It would depend on a few things. How effective is the ability? How common
are the mages? What kind of precautions could negate this ability? What else can you do with this?

We’ve talked about how you build armor around the threats you’re most likely
to encounter while using it. If this is an extremely common ability, and one
that can affect entire groups of enemies at once, then, yes, it would seriously
affect the role of metal in combat. Though, it might not mean abandoning metals
entirely.

So, let’s pick apart those questions and talk about what the mean for your
setting, and your question.

The biggest question is about how well the abilities work. Both the speed of
the ability, and its scale will directly affect how the ability needs to be dealt
with, if it does at all. If it’s on a large scale, torching an entire army at
once, for example, then the casting time (or the speed that the spell heats
metal) only matters if it’s long enough to find and kill the caster.

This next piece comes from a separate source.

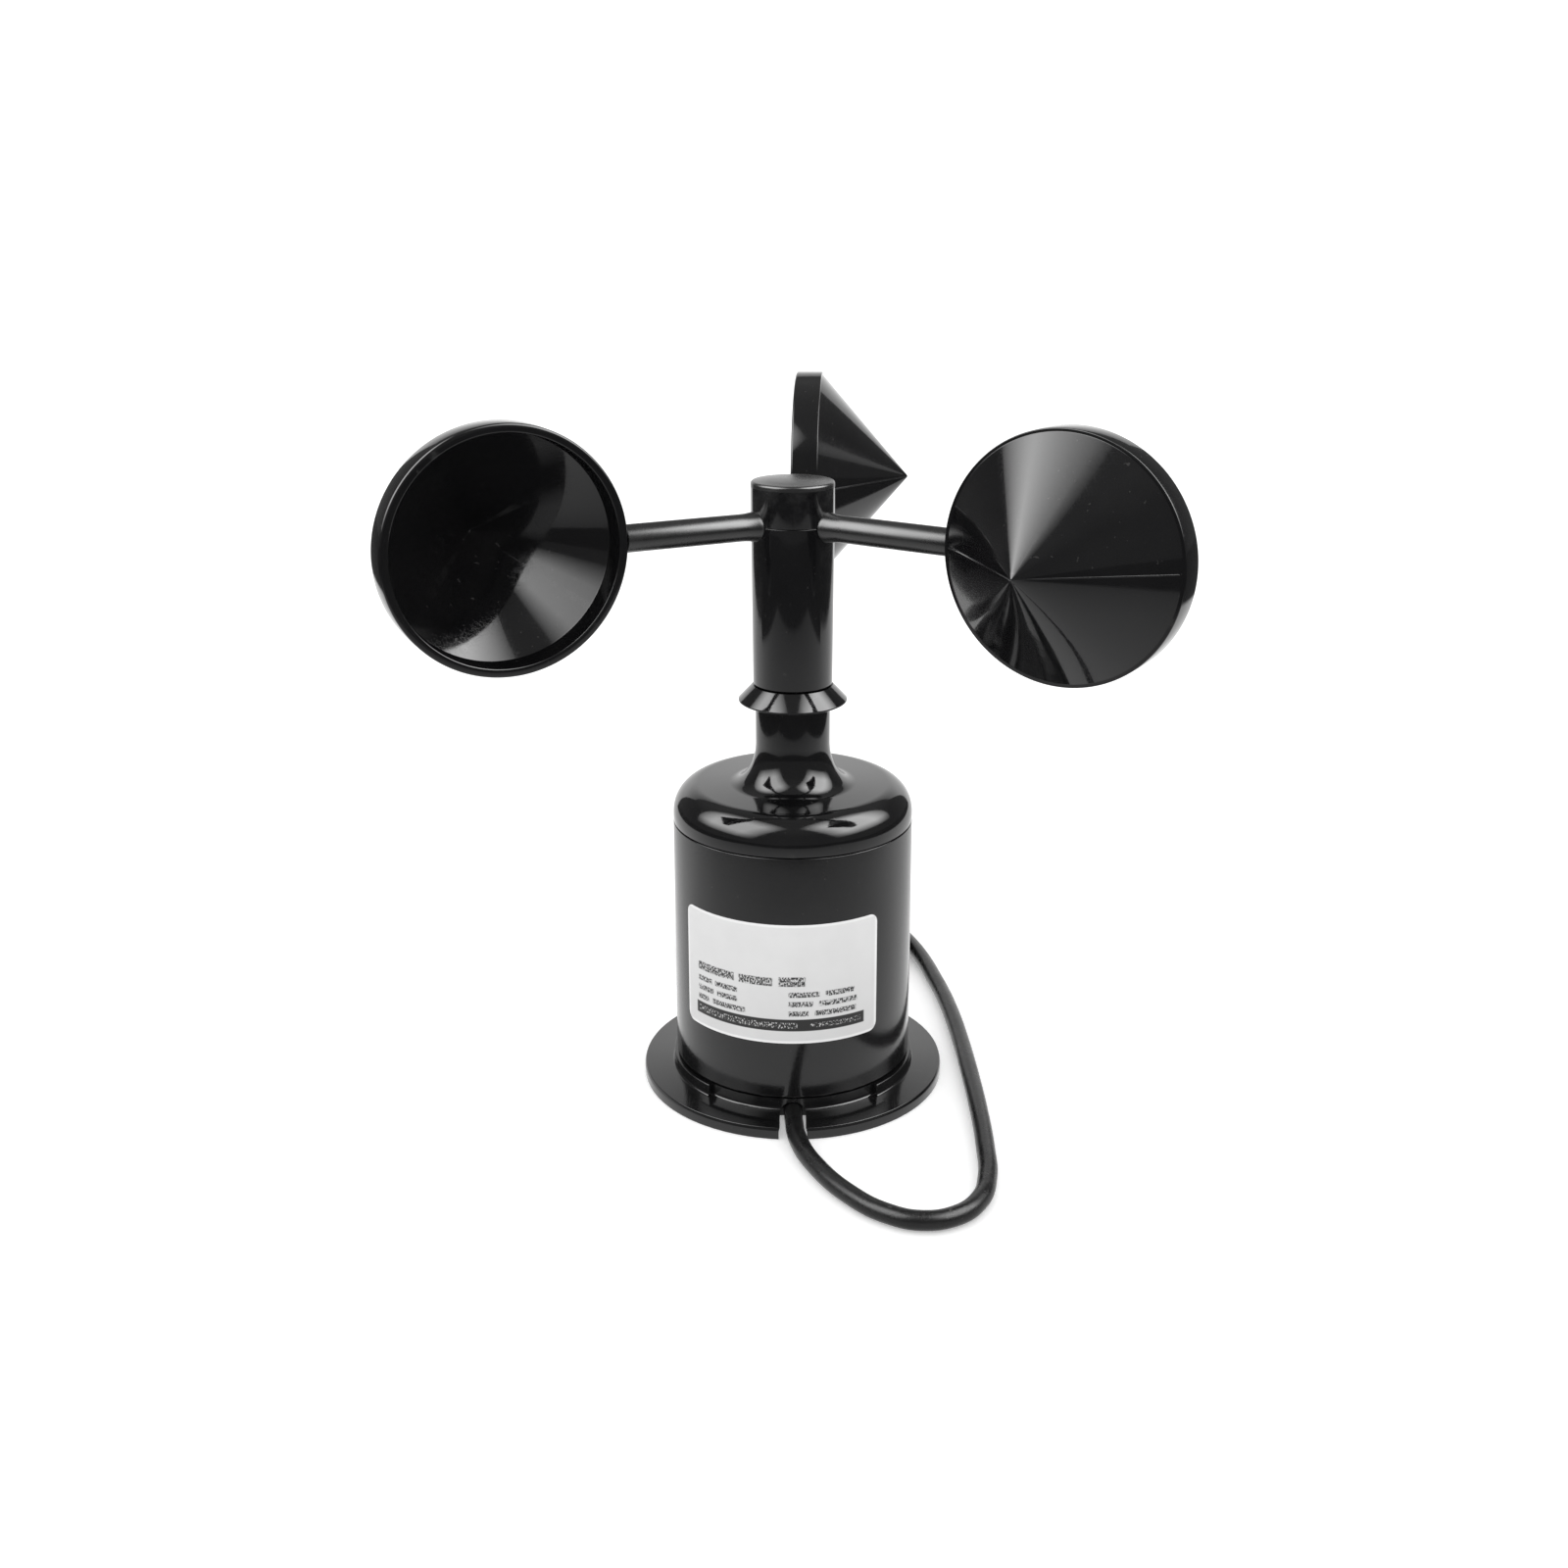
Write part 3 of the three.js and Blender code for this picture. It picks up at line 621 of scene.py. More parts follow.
def makeLead(name, points, radius, sides=6):
    # a smooth round curve through the points
    line = bpy.data.curves.new(name, "CURVE")
    line.dimensions = "3D"
    line.bevel_depth, line.bevel_resolution, line.resolution_u = radius * mm, sides, 8
    line.use_fill_caps = True
    spline = line.splines.new("BEZIER")
    spline.bezier_points.add(len(points) - 1)
    for knot, point in zip(spline.bezier_points, points):
        knot.co = point
        knot.handle_left_type = knot.handle_right_type = "AUTO"
    piece = bpy.data.objects.new(name, line)
    bpy.context.scene.collection.objects.link(piece)
    return piece


cord = makeLead("signal_cable", cableLine, cable["radius"])
settlePiece(cord, "stator", "cable_vinyl", "cable", "cable_coil")
cordLength = sum((b - a).length for a, b in zip(cableLine, cableLine[1:]))
print("cable laid, about", round(cordLength, 3), "m")


# cable ties round the coil
tie = {"angles": (-90, 90), "width": 3.6, "thick": 0.9, "inner": 15.6, "outer": 36.5, "bottom": 1.05, "top": 11.6,
       "rounding": 3.4, "head": (5.2, 5.0, 3.4), "headBack": 9, "headRise": 2.1, "stub": (1.3, 3.2), "stubRise": 3.6}


def makeTie(name, angle):
    t = tie
    corners = [(t["inner"], (t["bottom"] + t["top"]) / 2), (t["inner"], t["top"], t["rounding"]),
               (t["outer"], t["top"], t["rounding"]), (t["outer"], t["bottom"], t["rounding"]),
               (t["inner"], t["bottom"], t["rounding"])]
    piece = drawLine(name, softened(corners + corners[:1]))
    bpy.ops.mesh.extrude_region_move(TRANSFORM_OT_translate={"value": (0, t["width"] * mm, 0)})
    selectAll()
    bpy.ops.transform.translate(value=(0, -t["width"] * mm / 2, 0))
    faceOutward()
    useModifier(piece, "SOLIDIFY", thickness=t["thick"] * mm, offset=1)
    useModifier(piece, "BEVEL", width=0.18 * mm, segments=2, limit_method="ANGLE")
    # the locking head, and the short cut end that comes out of it
    across = t["outer"] - t["headBack"]
    head = roundedBlock(t["head"], 0.7, 4, (across, 0, t["top"] + t["headRise"]))
    stub = roundedBlock((t["stub"][0], t["width"] * 0.92, t["stub"][1]), 0.2, 2, (across, 0, t["top"] + t["stubRise"]))
    joinOn(piece, head, stub)
    smooth(piece)
    standAt(piece, (0, 0, 0), (0, 0, angle))
    return standAt(piece, (0, cable["coilY"], 0))


for index, angle in enumerate(tie["angles"], 1):
    band = makeTie(f"cable_tie_{index}", angle)
    settlePiece(band, "stator", "tie_nylon", f"coil_tie_{index}")


# shrink sleeve and the three stripped leads at the cable's far end
sleeve = {"start": 4, "end": 20, "radius": 2.85, "mouth": 1.9}
leads = {"radius": 0.6, "core": 0.34, "colours": ("red", "black", "blue"), "spread": (1, 0, -1)}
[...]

If the scale is small, one or two people, then the biggest threat would
(probably) be during combat. In that context, we’re back to kill the mage. This
is especially true if the mage needs to be in direct contact to make it work.
Even if they can simply zap whomever they see, they’d be limited to an area
denial role. That is to say, they could prevent hostile forces from rushing
corridors or streets that they’re watching. This also assumes there’s little to
no strain on the mage. If casting this is a strenuous action, and they’re
limited to a couple of zaps, it’s entirely possible they wouldn’t affect
warfare much at all.

If fire mages are exceedingly rare, either because it takes years of
dedicated training, because most people simply don’t have the ability, or
because mages suffer serious attrition during training, that means even large
scale burns won’t affect much.

Think about it this way, if there are five people on your world who can
instantly charbroil an enemy army in their own gear, that’s simply a threat to
be carefully tracked, and neutralized, before you start a battle.

As you add more (and the abilities become more common) it becomes harder to
keep track of enemy mages until you get to the point where it’s functionally
impossible to track them individually. Depending on your setting, that number
could actually get pretty high before you reach that point.

Also, with larger numbers, the smaller scale versions of the ability would
have more of a chance to affect how warfare works. If you’re able to field one
or two mages in your average army, and their primary role is as snipers, that’s
not going to affect how people fight, for the most part. (Though, it could,
seriously, alter how nobles behaved on the battlefield, or even if they’re
present at all.) But, if you can field entire squads of pyromantic infantry,
then those small, “reach out and torch someone,” abilities become a lot more
threatening. At that point, eliminating them before the fight is basically
impossible, so your setting would need ways to deal with them in the moment.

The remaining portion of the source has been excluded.